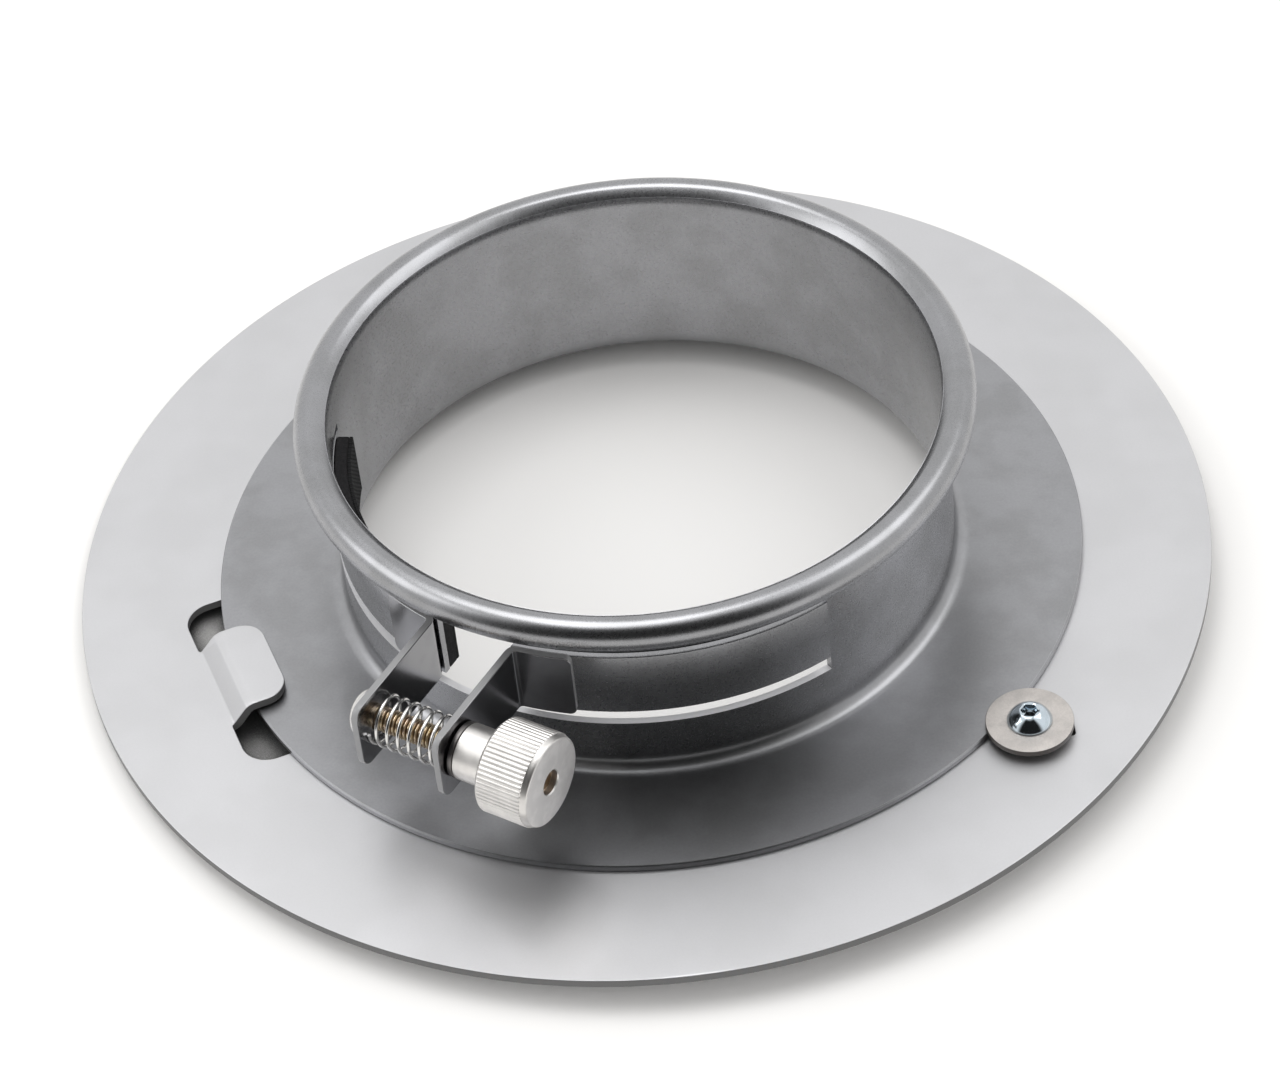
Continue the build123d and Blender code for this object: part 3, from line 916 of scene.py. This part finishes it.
screw_profile = [(0, screw_low), (shank - 0.4 * MM, screw_low)]
screw_profile += upright(shank, screw_low + 0.4 * MM, seat - 0.15 * MM, PITCH / 8)
screw_profile += [(shank + 0.15 * MM, seat), *moved([(-0.25, 0), (0, 0.12)], screw_head_radius, seat)]
screw_profile += [(x, dome_middle + z) for x, z in circle(sphere, np.linspace(dome_start, dome_stop, 14))]
screw_profile += [(socket_corner, screw_high - 0.05 * MM), (socket_corner, socket_floor)]
screw_profile += [(SOCKET_FLATS * 0.42, socket_floor - 0.05 * MM), (0, socket_floor - 0.35 * MM)]
screw = piece("retaining_screw_button", mesh_of(turned(screw_profile, 72, screw_wave)), SCREW, 35)
stand_for(screw, "retaining_screw", "retaining_screw", "screw_zinc")

# %% Lock nut and its insert
NUT_FLATS, CORNER_CUT, HEX_STEP = 7 * MM, 0.42 * MM, 0.6 * MM
COLLAR_EDGE, COLLAR_RADIUS = 0.5 * MM, 3.1 * MM
nut_bottom, nut_top = span("lock_nut", SCREW)
insert_top = span("lock_nut_insert", SCREW)[1]
insert_bore, insert_radius = radii("lock_nut_insert", SCREW)
lock_points = local_points("lock_nut", SCREW)
hex_bottom = float(lock_points[reach_of(lock_points) > 3.6 * MM][:, 2].min())
corner = NUT_FLATS / math.sqrt(3)
lock_profile = moved([(0, -0.3), (0.3, 0)], insert_bore, nut_top)
lock_profile += moved([(-0.15, 0), (0.05, -0.08)], NUT_FLATS / 2, nut_top)
lock_profile.append((corner, nut_top - CORNER_CUT))
lock_profile += upright(corner, nut_top - HEX_STEP, hex_bottom + HEX_STEP, HEX_STEP)
lock_profile += [(corner, hex_bottom + CORNER_CUT), (NUT_FLATS / 2 - 0.1 * MM, hex_bottom)]
lock_profile.append((COLLAR_RADIUS, hex_bottom - 0.05 * MM))
lock_profile += arc((COLLAR_RADIUS - COLLAR_EDGE, nut_bottom + COLLAR_EDGE), COLLAR_EDGE, 0, -90, 5)
lock_profile += [(insert_radius, z) for z in (nut_bottom + 0.1 * MM, insert_top)]
lock_profile.append((insert_bore, insert_top))
lock_shape = turned(lock_profile, 96, hexagon(NUT_FLATS), closed=True)
stand_for(piece("lock_nut_hex", mesh_of(lock_shape), SCREW), "lock_nut", "retainer", "nut_zinc")
insert = flat_washer("lock_nut_nylon", "lock_nut_insert", SCREW, 0.1, 0.1, 96)
stand_for(insert, "lock_nut_insert", "retainer", "nut_nylon")

# %% [markdown]
# Every finish is built from nodes, and a few effects come back in most of them: the clouds and the
# fine grain of plated sheet, the bright line along a rubbed edge, and the rings that a lathe tool
# leaves. Each of those is a node group, made once and placed with other values in each material.
# The shader itself stays in the material. First come a few helpers: an input that is given as a
# socket gets linked, and anything else is typed in.


# %% Node helpers
def give(tree, sockets, values):
    """Links or sets inputs by name or by number."""
    for key, value in values.items():
        if isinstance(value, bpy.types.NodeSocket):
            tree.links.new(value, sockets[key])
        else:
            sockets[key].default_value = value


def put(tree, kind, inputs=None, **settings):
    """Adds a node to a tree, with its settings and its inputs."""
    made = tree.nodes.new(f"ShaderNode{kind}")
    for key, value in settings.items():
        setattr(made, key, value)
    give(tree, made.inputs, inputs or {})
    return made


def maths(tree, operation, *values):
    """Result of one math node."""
    return put(tree, "Math", dict(enumerate(values)), operation=operation).outputs[0]


def vectors(tree, operation, output, *values):
    """Result of one vector math node."""
    return put(tree, "VectorMath", dict(enumerate(values)), operation=operation).outputs[output]


def spread(tree, value, low, high, to_low=0.0, to_high=1.0):
    """A value moved from one range to another, with soft ends, and held within it."""
    inputs = {"Value": value, "From Min": low, "From Max": high, "To Min": to_low, "To Max": to_high}
    return put(tree, "MapRange", inputs, interpolation_type="SMOOTHSTEP").outputs[0]


def noise_of(tree, vector, scale, detail=3.0, rough=0.55):
    """Value of a noise texture, around a half."""
    inputs = {"Vector": vector, "Scale": scale, "Detail": detail, "Roughness": rough}
    return put(tree, "TexNoise", inputs).outputs[0]


def blended(tree, factor, first, second):
    """Colour between two colours."""
    made = put(tree, "Mix", data_type="RGBA")
    give(tree, made.inputs, {0: factor, 6: first, 7: second})
    return made.outputs[2]


def bump_of(tree, height, distance):
    """Normal of a surface raised by a height."""
    return put(tree, "Bump", {"Height": height, "Distance": distance}).outputs[0]


def object_place(tree):
    """Place of the shaded point on its object."""
    return put(tree, "TexCoord").outputs["Object"]


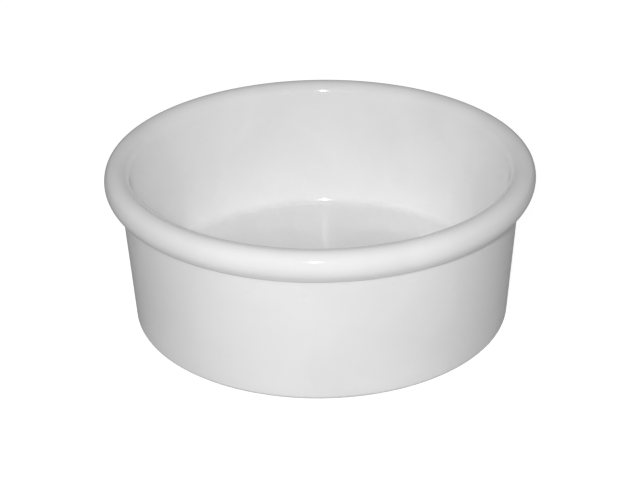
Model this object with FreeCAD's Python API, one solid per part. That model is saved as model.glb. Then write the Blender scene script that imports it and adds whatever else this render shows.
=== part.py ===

━━━━━━━━━━━━━━━━

Instructions for the task – Copy exactly the line containing "Model this object" and every line after it, ending with the last line of the records above.

Result below –
Model this object with FreeCAD's Python API, one solid per part. That model is saved as model.glb. Then write the Blender scene script that imports it and adds whatever else this render shows.
=== part.py ===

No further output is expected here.